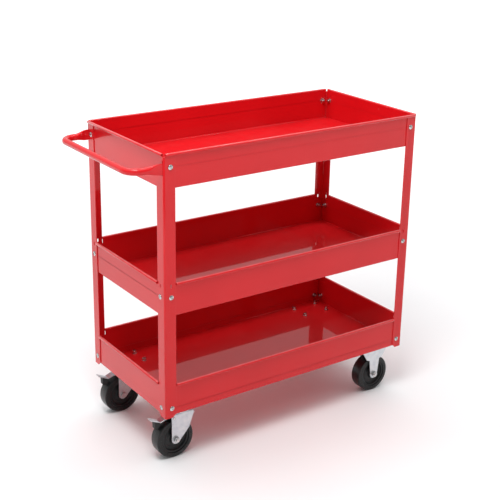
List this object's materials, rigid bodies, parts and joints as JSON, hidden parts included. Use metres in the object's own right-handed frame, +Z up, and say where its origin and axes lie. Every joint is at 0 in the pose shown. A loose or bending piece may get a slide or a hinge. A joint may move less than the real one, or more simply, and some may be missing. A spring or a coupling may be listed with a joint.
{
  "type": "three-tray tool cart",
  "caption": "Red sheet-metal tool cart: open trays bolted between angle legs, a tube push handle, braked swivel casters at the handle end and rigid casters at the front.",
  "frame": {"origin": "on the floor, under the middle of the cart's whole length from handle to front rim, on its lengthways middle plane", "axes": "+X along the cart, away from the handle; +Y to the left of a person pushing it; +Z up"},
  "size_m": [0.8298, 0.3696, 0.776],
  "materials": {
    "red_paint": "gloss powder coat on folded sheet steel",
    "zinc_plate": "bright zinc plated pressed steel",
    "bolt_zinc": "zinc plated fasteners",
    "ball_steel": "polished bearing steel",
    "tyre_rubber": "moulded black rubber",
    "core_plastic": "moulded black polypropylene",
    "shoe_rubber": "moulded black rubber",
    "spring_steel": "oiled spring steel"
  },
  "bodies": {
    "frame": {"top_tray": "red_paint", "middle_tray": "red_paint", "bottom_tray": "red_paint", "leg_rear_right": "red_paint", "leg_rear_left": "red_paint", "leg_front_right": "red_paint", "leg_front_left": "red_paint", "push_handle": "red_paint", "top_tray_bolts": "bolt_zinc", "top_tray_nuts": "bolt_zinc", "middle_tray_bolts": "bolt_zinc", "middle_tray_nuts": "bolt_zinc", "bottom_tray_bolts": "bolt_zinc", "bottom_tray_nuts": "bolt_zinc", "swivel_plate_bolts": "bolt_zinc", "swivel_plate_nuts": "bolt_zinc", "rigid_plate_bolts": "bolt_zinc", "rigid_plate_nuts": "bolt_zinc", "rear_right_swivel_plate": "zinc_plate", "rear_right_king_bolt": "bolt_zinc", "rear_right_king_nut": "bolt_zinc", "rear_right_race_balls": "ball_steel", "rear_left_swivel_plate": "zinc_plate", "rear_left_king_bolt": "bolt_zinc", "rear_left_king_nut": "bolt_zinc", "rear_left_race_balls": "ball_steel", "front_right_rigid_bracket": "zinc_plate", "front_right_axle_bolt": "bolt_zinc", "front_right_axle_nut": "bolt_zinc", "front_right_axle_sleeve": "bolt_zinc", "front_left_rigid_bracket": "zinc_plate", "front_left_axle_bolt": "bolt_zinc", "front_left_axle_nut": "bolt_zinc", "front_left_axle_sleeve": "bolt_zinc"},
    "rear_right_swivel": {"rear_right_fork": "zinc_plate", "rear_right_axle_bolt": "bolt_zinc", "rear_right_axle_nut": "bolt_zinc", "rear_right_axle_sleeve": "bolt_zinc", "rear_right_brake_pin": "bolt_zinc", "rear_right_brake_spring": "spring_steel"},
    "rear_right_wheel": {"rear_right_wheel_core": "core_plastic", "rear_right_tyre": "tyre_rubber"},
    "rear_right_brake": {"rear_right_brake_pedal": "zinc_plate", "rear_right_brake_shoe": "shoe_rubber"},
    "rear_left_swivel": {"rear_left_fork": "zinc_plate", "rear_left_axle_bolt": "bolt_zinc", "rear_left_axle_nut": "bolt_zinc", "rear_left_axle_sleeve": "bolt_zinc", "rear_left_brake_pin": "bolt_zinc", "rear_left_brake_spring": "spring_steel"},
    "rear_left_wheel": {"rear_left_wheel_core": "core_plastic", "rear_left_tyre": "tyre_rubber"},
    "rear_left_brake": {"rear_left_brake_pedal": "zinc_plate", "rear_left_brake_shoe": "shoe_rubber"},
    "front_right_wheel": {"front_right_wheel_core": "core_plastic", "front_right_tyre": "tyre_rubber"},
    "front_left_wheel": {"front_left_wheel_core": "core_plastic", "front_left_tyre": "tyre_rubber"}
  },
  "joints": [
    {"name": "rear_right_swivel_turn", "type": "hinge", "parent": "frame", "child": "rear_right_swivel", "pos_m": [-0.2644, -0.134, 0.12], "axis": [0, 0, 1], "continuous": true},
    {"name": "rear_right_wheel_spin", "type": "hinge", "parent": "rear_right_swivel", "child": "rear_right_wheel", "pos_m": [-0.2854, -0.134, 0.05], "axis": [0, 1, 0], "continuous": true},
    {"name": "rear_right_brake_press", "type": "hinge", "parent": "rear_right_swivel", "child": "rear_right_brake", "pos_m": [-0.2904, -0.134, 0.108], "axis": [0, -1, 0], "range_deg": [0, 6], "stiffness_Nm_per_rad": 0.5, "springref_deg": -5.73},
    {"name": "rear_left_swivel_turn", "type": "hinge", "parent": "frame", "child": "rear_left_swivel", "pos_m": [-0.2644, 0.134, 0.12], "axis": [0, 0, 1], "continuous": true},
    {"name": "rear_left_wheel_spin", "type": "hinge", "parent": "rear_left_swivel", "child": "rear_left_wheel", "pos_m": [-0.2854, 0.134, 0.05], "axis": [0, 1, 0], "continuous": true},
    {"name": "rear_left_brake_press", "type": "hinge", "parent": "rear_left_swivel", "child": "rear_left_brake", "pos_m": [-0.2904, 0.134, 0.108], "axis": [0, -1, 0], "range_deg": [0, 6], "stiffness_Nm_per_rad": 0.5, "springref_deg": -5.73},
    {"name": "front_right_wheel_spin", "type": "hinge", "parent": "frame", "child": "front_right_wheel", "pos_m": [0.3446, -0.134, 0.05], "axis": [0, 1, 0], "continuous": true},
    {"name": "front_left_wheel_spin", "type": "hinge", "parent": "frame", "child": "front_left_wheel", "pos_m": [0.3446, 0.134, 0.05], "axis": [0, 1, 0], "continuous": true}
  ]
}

## AIM OF THE EXERCISE:
Reproduce the entire listing word for word.

## TASK RESPONSE:
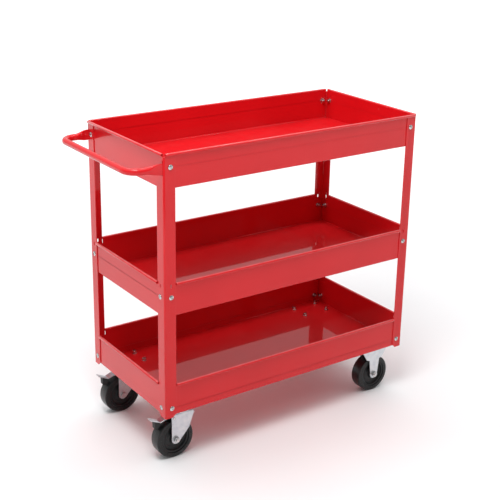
List this object's materials, rigid bodies, parts and joints as JSON, hidden parts included. Use metres in the object's own right-handed frame, +Z up, and say where its origin and axes lie. Every joint is at 0 in the pose shown. A loose or bending piece may get a slide or a hinge. A joint may move less than the real one, or more simply, and some may be missing. A spring or a coupling may be listed with a joint.
{
  "type": "three-tray tool cart",
  "caption": "Red sheet-metal tool cart: open trays bolted between angle legs, a tube push handle, braked swivel casters at the handle end and rigid casters at the front.",
  "frame": {"origin": "on the floor, under the middle of the cart's whole length from handle to front rim, on its lengthways middle plane", "axes": "+X along the cart, away from the handle; +Y to the left of a person pushing it; +Z up"},
  "size_m": [0.8298, 0.3696, 0.776],
  "materials": {
    "red_paint": "gloss powder coat on folded sheet steel",
    "zinc_plate": "bright zinc plated pressed steel",
    "bolt_zinc": "zinc plated fasteners",
    "ball_steel": "polished bearing steel",
    "tyre_rubber": "moulded black rubber",
    "core_plastic": "moulded black polypropylene",
    "shoe_rubber": "moulded black rubber",
    "spring_steel": "oiled spring steel"
  },
  "bodies": {
    "frame": {"top_tray": "red_paint", "middle_tray": "red_paint", "bottom_tray": "red_paint", "leg_rear_right": "red_paint", "leg_rear_left": "red_paint", "leg_front_right": "red_paint", "leg_front_left": "red_paint", "push_handle": "red_paint", "top_tray_bolts": "bolt_zinc", "top_tray_nuts": "bolt_zinc", "middle_tray_bolts": "bolt_zinc", "middle_tray_nuts": "bolt_zinc", "bottom_tray_bolts": "bolt_zinc", "bottom_tray_nuts": "bolt_zinc", "swivel_plate_bolts": "bolt_zinc", "swivel_plate_nuts": "bolt_zinc", "rigid_plate_bolts": "bolt_zinc", "rigid_plate_nuts": "bolt_zinc", "rear_right_swivel_plate": "zinc_plate", "rear_right_king_bolt": "bolt_zinc", "rear_right_king_nut": "bolt_zinc", "rear_right_race_balls": "ball_steel", "rear_left_swivel_plate": "zinc_plate", "rear_left_king_bolt": "bolt_zinc", "rear_left_king_nut": "bolt_zinc", "rear_left_race_balls": "ball_steel", "front_right_rigid_bracket": "zinc_plate", "front_right_axle_bolt": "bolt_zinc", "front_right_axle_nut": "bolt_zinc", "front_right_axle_sleeve": "bolt_zinc", "front_left_rigid_bracket": "zinc_plate", "front_left_axle_bolt": "bolt_zinc", "front_left_axle_nut": "bolt_zinc", "front_left_axle_sleeve": "bolt_zinc"},
    "rear_right_swivel": {"rear_right_fork": "zinc_plate", "rear_right_axle_bolt": "bolt_zinc", "rear_right_axle_nut": "bolt_zinc", "rear_right_axle_sleeve": "bolt_zinc", "rear_right_brake_pin": "bolt_zinc", "rear_right_brake_spring": "spring_steel"},
    "rear_right_wheel": {"rear_right_wheel_core": "core_plastic", "rear_right_tyre": "tyre_rubber"},
    "rear_right_brake": {"rear_right_brake_pedal": "zinc_plate", "rear_right_brake_shoe": "shoe_rubber"},
    "rear_left_swivel": {"rear_left_fork": "zinc_plate", "rear_left_axle_bolt": "bolt_zinc", "rear_left_axle_nut": "bolt_zinc", "rear_left_axle_sleeve": "bolt_zinc", "rear_left_brake_pin": "bolt_zinc", "rear_left_brake_spring": "spring_steel"},
    "rear_left_wheel": {"rear_left_wheel_core": "core_plastic", "rear_left_tyre": "tyre_rubber"},
    "rear_left_brake": {"rear_left_brake_pedal": "zinc_plate", "rear_left_brake_shoe": "shoe_rubber"},
    "front_right_wheel": {"front_right_wheel_core": "core_plastic", "front_right_tyre": "tyre_rubber"},
    "front_left_wheel": {"front_left_wheel_core": "core_plastic", "front_left_tyre": "tyre_rubber"}
  },
  "joints": [
    {"name": "rear_right_swivel_turn", "type": "hinge", "parent": "frame", "child": "rear_right_swivel", "pos_m": [-0.2644, -0.134, 0.12], "axis": [0, 0, 1], "continuous": true},
    {"name": "rear_right_wheel_spin", "type": "hinge", "parent": "rear_right_swivel", "child": "rear_right_wheel", "pos_m": [-0.2854, -0.134, 0.05], "axis": [0, 1, 0], "continuous": true},
    {"name": "rear_right_brake_press", "type": "hinge", "parent": "rear_right_swivel", "child": "rear_right_brake", "pos_m": [-0.2904, -0.134, 0.108], "axis": [0, -1, 0], "range_deg": [0, 6], "stiffness_Nm_per_rad": 0.5, "springref_deg": -5.73},
    {"name": "rear_left_swivel_turn", "type": "hinge", "parent": "frame", "child": "rear_left_swivel", "pos_m": [-0.2644, 0.134, 0.12], "axis": [0, 0, 1], "continuous": true},
    {"name": "rear_left_wheel_spin", "type": "hinge", "parent": "rear_left_swivel", "child": "rear_left_wheel", "pos_m": [-0.2854, 0.134, 0.05], "axis": [0, 1, 0], "continuous": true},
    {"name": "rear_left_brake_press", "type": "hinge", "parent": "rear_left_swivel", "child": "rear_left_brake", "pos_m": [-0.2904, 0.134, 0.108], "axis": [0, -1, 0], "range_deg": [0, 6], "stiffness_Nm_per_rad": 0.5, "springref_deg": -5.73},
    {"name": "front_right_wheel_spin", "type": "hinge", "parent": "frame", "child": "front_right_wheel", "pos_m": [0.3446, -0.134, 0.05], "axis": [0, 1, 0], "continuous": true},
    {"name": "front_left_wheel_spin", "type": "hinge", "parent": "frame", "child": "front_left_wheel", "pos_m": [0.3446, 0.134, 0.05], "axis": [0, 1, 0], "continuous": true}
  ]
}